Custer’s burros originally came from domesticated stock, like the wild horses of the West.

two young men with a burro Custer State Park
My son, Jason, and nephew, Sebastian with a friendly burro (Don’t try this with a bison!)

Unlike wild horses, though, the burros continue to act tame several generations later! Each time our family has driven the Wildlife Loop we’ve seen these furry, long-eared, friendly beasts.

They acted more like dogs—walking right up to us, looking for food, even sticking their noses in car windows. No shyness with them!

wild burro sticks its nose in a truck's window
Another “wild” burro

Other Wildlife

MOUNTAIN SHEEP & GOAT—We haven’t gotten to see these more elusive, higher-elevation creatures on either of our family trips—although we usually see sheep in nearby Badlands National Park.

My husband and I saw two mountain goats along Needles Highway when we drove through it in 2020:

cars stop to see a couple mountain goats on the high rocks
See the two little white dots in the middle of the photo? Those are mountain goats. (phone camera at dusk—not the best!)

MULE DEER & ELK—Mule deer are quite common…very similar to their white-tailed cousins we see often here in Minnesota, but with bigger ears. The elk have eluded us so far, but are there, we’re told.

PREDATORS—Mountain lions, coyotes and fox are the larger resident predators. Black bears, while seen occasionally, are rare there.

PRAIRIE DOGS—These are common out in the West, too. Cute little ground-dwelling rodents that live in large families.
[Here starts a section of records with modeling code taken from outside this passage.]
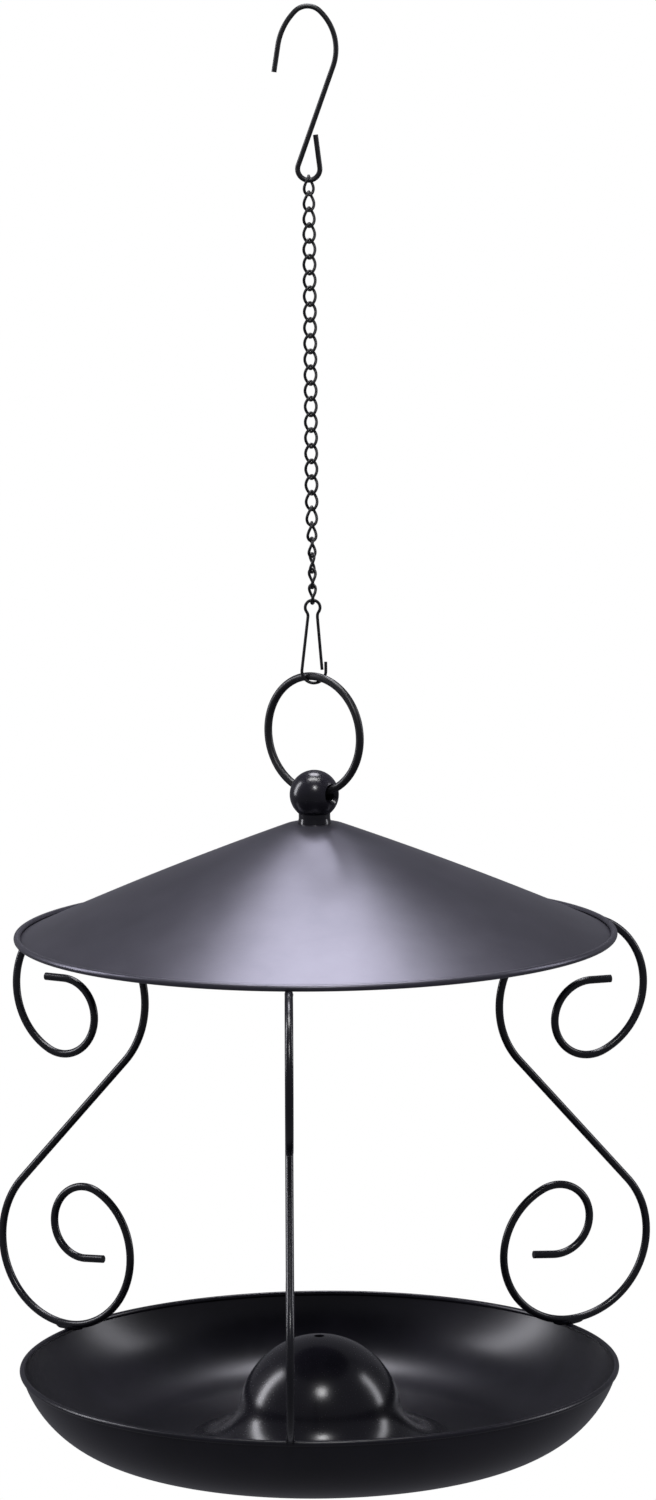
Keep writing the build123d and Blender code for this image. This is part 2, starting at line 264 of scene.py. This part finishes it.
def black_wire():
    """Lacquered wire, worn towards the steel where a link or hook rubs."""
    finish = Finish("black_wire")
    wear = finish.attribute("wear")
    grain = finish.noise(420, 3)
    rubbed = (wear * (0.35 + 0.9 * grain)).between(0.45, 0.95)
    height = finish.noise(2200, 2)
    colour = finish.tint(rubbed * 0.55, rgb(0.012, 0.012, 0.014), rgb(0.16, 0.155, 0.15))
    return finish.done(
        Base_Color=colour,
        Metallic=0.25 + 0.5 * rubbed,
        Roughness=0.3 + 0.12 * grain,
        Normal=finish.relief(height, 0.0000006),
    )


def zinc_plate():
    """Bright zinc on a turned part, with tool rings along its axis."""
    finish = Finish("zinc_hardware")
    rings = finish.noise(3200, 2, at=finish.joined(0, 0, finish.z))
    cloud = finish.noise(240, 3)
    colour = finish.tint(cloud, rgb(0.42, 0.43, 0.45), rgb(0.62, 0.62, 0.6))
    return finish.done(
        Base_Color=colour,
        Metallic=1.0,
        Roughness=0.28 + 0.16 * cloud,
        Normal=finish.relief(rings + 0.4 * cloud, 0.00001),
    )


def backdrop_white():
    material = bpy.data.materials.new("backdrop white")
    material.use_nodes = True
    tree = material.node_tree
    tree.nodes.clear()
    glow = add(tree, "ShaderNodeEmission", values={"Color": rgb(1, 1, 1), "Strength": 1.0})
    add(tree, "ShaderNodeOutputMaterial", values={"Surface": glow})
    return material


roof_paint = roof_enamel()
gloss_paint = powder_coat("gloss_enamel", rgb(0.006, 0.006, 0.009), rgb(0.012, 0.011, 0.017), 0.22, 0.000003,
                          metallic=0.1)
tray_paint = powder_coat("tray_enamel", rgb(0.006, 0.006, 0.010), rgb(0.012, 0.011, 0.018), 0.3, 0.000006,
                         metallic=0.15)
scroll_paint = powder_coat("scroll_enamel", rgb(0.006, 0.006, 0.009), rgb(0.011, 0.011, 0.015), 0.26, 0.0000006,
                           metallic=0.1)
wire_lacquer = black_wire()
zinc = zinc_plate()


# ---------------------------------------------------------------- geometry trees

GEOMETRY = "NodeSocketGeometry"
NUMBER = "NodeSocketFloat"
COUNT = "NodeSocketInt"
MATERIAL = "NodeSocketMaterial"


class Tool:
    """A geometry tree being built, with its named inputs."""

    def __init__(self, name, **inputs):
        self.group = bpy.data.node_groups.new(name, "GeometryNodeTree")
        self.group.interface.new_socket("Geometry", in_out="INPUT", socket_type=GEOMETRY)
        for label, kind in inputs.items():
            self.group.interface.new_socket(label.replace("_", " "), in_out="INPUT", socket_type=kind)
        self.group.interface.new_socket("Finish", in_out="INPUT", socket_type=MATERIAL)
        self.group.interface.new_socket("Geometry", in_out="OUTPUT", socket_type=GEOMETRY)
        self.inputs = self.add("NodeGroupInput")

    def add(self, kind, settings=None, values=None, out=0):
        return add(self.group, kind, settings, values, out)

    def size(self, label):
        return self.inputs.other(label)

    def joined(self, x, y, z):
        return self.add("ShaderNodeCombineXYZ", values={0: x, 1: y, 2: z})

    def skin(self, path, radius, sides):
        """A round wire along a curve whose own radius scales it."""
        circle = self.add("GeometryNodeCurvePrimitiveCircle", {"mode": "RADIUS"},
                          {"Resolution": sides, "Radius": radius})
        return self.add("GeometryNodeCurveToMesh",
                        values={"Curve": path, "Profile Curve": circle, "Fill Caps": True})

    def done(self, shape, sharp_angle=35):
        """Smooth faces, sharp edges past an angle, plain geometry and the finish."""
        merged = self.add("GeometryNodeMergeByDistance", values={"Geometry": shape, "Distance": 0.000001})
        smooth = self.add("GeometryNodeSetShadeSmooth", {"domain": "FACE"},
                          {"Geometry": merged, "Shade Smooth": True})
        turn = self.add("GeometryNodeInputMeshEdgeAngle")
        folded = self.add("FunctionNodeCompare", {"data_type": "FLOAT", "operation": "GREATER_THAN"},
                          {0: turn, 1: radians(sharp_angle)})
        creased = self.add("GeometryNodeSetShadeSmooth", {"domain": "EDGE"},
                           {"Geometry": smooth, "Selection": folded, "Shade Smooth": False})
        real = self.add("GeometryNodeRealizeInstances", values={"Geometry": creased})
        painted = self.add("GeometryNodeSetMaterial",
                           values={"Geometry": real, "Material": self.size("Finish")})
        self.add("NodeGroupOutput", values={"Geometry": painted})
        return self.group


def wire_bender():
    """Round wire along the base mesh's chain of edges, with its open ends rounded over."""
    tool = Tool("wire bender", Radius=NUMBER, Sides=COUNT, Unevenness=NUMBER)
    path = tool.add("GeometryNodeMeshToCurve", values={"Mesh": tool.size("Geometry")})
    along = tool.add("GeometryNodeSplineParameter", out="Length")
    whole = tool.add("GeometryNodeSplineLength", out="Length")
    from_end = along.at_most(whole - along)
    depth = 1 - (from_end / tool.size("Radius")).at_most(1)
    cap = (1 - depth * depth).at_least(0).root()
    closed = tool.add("GeometryNodeInputSplineCyclic")
    shape = tool.add("GeometryNodeSwitch", {"input_type": "FLOAT"},
                     {"Switch": closed, "False": cap, "True": 1.0})
    lumps = tool.add("ShaderNodeTexNoise", {"noise_dimensions": "3D"}, {"Scale": 45.0, "Detail": 2.0})
    swell = 1 + tool.size("Unevenness") * (lumps - 0.5)
    sized = tool.add("GeometryNodeSetCurveRadius", values={"Curve": path, "Radius": shape * swell})
    return tool.done(tool.skin(sized, tool.size("Radius"), tool.size("Sides")), 80)


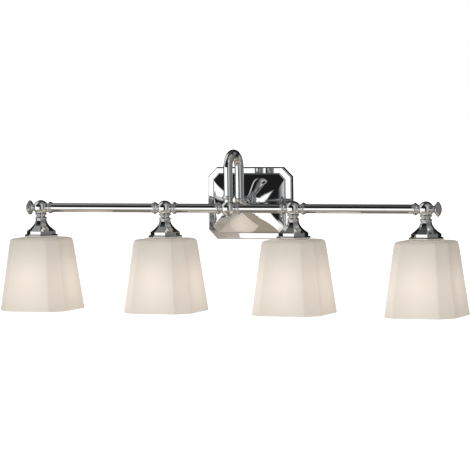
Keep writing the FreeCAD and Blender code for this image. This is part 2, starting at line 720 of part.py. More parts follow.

Look for their “towns” in flattish grassy areas.

Take These Drives, Too

As I already mentioned, our family has driven the Wildlife Loop twice, in the summers of 2009 and 2017. Then my husband and I drove it one evening in October 2020.

The main attraction of this loop is, of course, the wildlife.

Both times we were with the family we wanted to end up at Mount Rushmore, and took a different route to get there each time.

The main attraction of both these routes is the scenery:

Iron Mountain Road

What I remember most about this scenic drive are the several tunnels we went through heading north towards Mount Rushmore.

Each tunnel is designed to offer a view of Rushmore as you drive through. And of course, each tunnel gets closer and closer, so the view gets bigger and bigger. Very cool!

Scenery in the Black Hills
The beautiful Black Hills

Needles Highway

The other route, which we took during our latest trip in June, follows Needles Highway.

This highway is named for the tall spired rock formations and two narrow tunnels, culminating in The Needles Eye Tunnel. The tunnel is just barely wide enough for our Expedition and popup camper with maybe 8 inches to spare!

Needles Eye Tunnel in the Black Hills, Needles Highway
Needles Eye Tunnel

NOTE: Both Iron Mountain Road and Needles Highway are narrow, switchback mountain roads. The going is slow, and there are steep drop-offs in many areas as you go up and down the sides of mountains.

Creativity & Beauty Packed Together

There’s SO much to do and see in the Black Hills. You could easily spend a full day enjoying just what I’ve told you about here.

There are great hikes to trek, pull-offs for better views, so much gorgeous scenery to enjoy.

These same animals (except the burros) can be seen in the bigger parks of the Tetons and Yellowstone. But the Wildlife Loop in Custer is in a much more condensed area, so it doesn’t take nearly as much driving to see them.

Our kids loved this Loop whether they were 11-15 like the first time, or 19-23 like our second family trip.

It’s a great way to see God’s tremendous creativity in the wildlife and the landscape.